From the entries that follow, pick out all lines holding "inner".

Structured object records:
============
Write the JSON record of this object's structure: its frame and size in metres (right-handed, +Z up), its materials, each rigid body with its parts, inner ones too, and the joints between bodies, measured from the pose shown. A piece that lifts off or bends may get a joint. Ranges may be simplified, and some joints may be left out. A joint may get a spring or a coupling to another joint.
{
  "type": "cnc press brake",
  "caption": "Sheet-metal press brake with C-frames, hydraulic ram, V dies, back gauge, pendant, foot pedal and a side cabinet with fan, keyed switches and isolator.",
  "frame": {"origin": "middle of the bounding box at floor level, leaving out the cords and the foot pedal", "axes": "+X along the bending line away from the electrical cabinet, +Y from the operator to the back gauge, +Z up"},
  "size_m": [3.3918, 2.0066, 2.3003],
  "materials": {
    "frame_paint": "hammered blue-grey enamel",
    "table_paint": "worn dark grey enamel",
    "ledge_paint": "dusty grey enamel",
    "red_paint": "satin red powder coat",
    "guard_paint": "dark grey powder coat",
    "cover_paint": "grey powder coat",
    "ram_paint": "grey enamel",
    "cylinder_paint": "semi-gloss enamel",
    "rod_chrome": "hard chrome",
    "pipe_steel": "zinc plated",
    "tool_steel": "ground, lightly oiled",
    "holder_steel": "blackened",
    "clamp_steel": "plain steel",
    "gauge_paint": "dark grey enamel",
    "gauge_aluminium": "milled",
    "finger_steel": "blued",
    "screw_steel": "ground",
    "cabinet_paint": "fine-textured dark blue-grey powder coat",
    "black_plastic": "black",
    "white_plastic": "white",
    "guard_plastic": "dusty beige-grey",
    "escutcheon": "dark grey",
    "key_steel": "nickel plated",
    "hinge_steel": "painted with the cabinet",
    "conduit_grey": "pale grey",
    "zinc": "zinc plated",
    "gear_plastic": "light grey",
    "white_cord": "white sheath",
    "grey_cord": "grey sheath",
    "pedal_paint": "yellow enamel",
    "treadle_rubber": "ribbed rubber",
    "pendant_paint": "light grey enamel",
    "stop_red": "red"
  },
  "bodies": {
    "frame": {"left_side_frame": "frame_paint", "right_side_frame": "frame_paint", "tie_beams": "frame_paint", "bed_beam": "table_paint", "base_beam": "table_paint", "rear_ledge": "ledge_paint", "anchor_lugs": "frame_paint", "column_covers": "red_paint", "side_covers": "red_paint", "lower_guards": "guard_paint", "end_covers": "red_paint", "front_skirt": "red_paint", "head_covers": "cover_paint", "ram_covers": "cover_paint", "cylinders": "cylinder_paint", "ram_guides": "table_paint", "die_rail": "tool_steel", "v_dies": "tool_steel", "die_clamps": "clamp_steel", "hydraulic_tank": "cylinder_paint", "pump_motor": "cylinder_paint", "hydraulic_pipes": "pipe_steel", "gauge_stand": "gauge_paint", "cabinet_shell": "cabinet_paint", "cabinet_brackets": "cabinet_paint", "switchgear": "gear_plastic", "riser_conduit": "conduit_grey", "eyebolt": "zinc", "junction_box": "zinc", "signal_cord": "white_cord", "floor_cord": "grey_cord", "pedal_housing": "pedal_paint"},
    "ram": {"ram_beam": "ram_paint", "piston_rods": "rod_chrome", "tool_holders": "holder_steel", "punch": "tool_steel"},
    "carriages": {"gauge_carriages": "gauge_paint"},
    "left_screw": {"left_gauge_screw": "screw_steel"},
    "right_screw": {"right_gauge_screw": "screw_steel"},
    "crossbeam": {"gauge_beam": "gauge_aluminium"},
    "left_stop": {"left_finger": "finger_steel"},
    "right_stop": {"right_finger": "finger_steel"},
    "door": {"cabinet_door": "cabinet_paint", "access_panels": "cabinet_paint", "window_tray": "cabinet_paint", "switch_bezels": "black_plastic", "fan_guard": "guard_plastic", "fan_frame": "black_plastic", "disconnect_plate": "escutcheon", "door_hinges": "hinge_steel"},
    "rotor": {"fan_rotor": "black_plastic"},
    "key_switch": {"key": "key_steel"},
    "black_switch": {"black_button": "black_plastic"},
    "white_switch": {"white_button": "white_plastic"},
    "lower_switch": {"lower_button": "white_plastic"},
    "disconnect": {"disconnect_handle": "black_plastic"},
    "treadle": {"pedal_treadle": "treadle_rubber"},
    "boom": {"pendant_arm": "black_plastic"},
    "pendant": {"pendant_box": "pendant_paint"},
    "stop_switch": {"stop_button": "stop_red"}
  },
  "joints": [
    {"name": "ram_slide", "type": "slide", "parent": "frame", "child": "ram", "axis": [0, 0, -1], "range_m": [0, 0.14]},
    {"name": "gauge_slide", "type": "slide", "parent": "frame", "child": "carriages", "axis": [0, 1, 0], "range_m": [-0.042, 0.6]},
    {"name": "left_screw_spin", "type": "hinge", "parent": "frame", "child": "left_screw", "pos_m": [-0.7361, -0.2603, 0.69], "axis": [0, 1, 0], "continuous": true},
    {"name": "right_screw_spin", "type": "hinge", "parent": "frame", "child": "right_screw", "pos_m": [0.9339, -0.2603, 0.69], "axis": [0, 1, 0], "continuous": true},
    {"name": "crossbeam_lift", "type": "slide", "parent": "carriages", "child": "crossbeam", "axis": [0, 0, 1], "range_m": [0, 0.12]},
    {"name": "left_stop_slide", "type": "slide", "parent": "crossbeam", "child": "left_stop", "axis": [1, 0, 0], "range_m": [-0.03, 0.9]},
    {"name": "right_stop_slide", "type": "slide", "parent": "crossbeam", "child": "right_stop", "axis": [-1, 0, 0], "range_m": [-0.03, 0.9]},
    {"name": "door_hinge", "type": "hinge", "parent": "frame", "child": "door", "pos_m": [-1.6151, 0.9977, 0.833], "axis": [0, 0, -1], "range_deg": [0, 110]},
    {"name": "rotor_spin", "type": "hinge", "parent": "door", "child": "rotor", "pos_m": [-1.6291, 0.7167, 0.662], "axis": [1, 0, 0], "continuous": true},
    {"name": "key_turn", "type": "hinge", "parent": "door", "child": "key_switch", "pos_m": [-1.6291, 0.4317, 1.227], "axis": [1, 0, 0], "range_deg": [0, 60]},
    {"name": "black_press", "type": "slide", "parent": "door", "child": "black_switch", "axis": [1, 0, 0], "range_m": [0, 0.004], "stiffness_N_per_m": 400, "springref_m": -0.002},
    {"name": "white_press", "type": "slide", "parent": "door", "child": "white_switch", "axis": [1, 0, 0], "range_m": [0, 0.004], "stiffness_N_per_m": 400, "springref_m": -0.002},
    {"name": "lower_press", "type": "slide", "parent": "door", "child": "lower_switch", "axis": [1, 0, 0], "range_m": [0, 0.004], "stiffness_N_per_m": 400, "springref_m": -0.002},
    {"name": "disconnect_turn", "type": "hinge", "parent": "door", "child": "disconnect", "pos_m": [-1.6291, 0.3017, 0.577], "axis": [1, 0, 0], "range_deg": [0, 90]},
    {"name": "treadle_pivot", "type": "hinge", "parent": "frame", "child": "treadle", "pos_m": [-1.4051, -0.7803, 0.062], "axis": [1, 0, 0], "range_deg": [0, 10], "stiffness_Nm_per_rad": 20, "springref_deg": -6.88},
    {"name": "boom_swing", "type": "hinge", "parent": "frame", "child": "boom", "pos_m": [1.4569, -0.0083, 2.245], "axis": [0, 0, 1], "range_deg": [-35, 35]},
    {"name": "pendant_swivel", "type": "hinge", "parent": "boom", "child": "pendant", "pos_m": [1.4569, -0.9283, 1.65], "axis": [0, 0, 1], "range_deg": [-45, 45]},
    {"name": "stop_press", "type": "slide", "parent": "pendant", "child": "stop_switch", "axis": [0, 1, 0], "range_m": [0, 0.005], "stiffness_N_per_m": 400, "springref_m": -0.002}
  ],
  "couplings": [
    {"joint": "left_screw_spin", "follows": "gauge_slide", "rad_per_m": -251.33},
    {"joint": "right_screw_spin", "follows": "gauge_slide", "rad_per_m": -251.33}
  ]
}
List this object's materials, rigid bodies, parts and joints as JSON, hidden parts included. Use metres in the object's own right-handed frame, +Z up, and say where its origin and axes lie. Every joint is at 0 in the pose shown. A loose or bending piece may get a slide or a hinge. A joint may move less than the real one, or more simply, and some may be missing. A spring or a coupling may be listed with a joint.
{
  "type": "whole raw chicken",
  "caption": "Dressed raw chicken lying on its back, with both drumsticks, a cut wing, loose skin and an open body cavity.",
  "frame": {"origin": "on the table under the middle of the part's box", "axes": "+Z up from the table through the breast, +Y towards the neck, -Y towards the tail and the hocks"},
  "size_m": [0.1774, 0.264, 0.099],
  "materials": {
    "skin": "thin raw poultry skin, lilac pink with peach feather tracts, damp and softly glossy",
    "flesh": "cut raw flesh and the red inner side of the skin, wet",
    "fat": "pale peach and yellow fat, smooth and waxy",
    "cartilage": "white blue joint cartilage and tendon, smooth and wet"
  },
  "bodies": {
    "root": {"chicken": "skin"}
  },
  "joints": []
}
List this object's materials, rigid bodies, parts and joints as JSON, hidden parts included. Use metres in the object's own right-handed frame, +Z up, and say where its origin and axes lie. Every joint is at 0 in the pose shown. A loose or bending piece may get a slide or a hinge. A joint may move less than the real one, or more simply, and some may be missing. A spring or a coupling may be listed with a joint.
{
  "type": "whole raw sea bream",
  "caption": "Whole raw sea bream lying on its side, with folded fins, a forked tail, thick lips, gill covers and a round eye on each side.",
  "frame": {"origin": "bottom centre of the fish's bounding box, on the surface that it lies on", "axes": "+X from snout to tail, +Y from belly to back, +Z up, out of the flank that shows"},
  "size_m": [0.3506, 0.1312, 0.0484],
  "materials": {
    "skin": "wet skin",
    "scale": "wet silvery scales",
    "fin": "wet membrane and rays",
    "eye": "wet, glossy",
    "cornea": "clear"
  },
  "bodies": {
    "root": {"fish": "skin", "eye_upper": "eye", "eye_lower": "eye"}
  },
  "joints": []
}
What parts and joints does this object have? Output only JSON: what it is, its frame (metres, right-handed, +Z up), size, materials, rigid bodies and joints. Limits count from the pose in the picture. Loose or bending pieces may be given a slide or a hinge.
============
RIGHT ANSWER>
Write the JSON record of this object's structure: its frame and size in metres (right-handed, +Z up), its materials, each rigid body with its parts, inner ones too, and the joints between bodies, measured from the pose shown. A piece that lifts off or bends may get a joint. Ranges may be simplified, and some joints may be left out. A joint may get a spring or a coupling to another joint.
    "flesh": "cut raw flesh and the red inner side of the skin, wet",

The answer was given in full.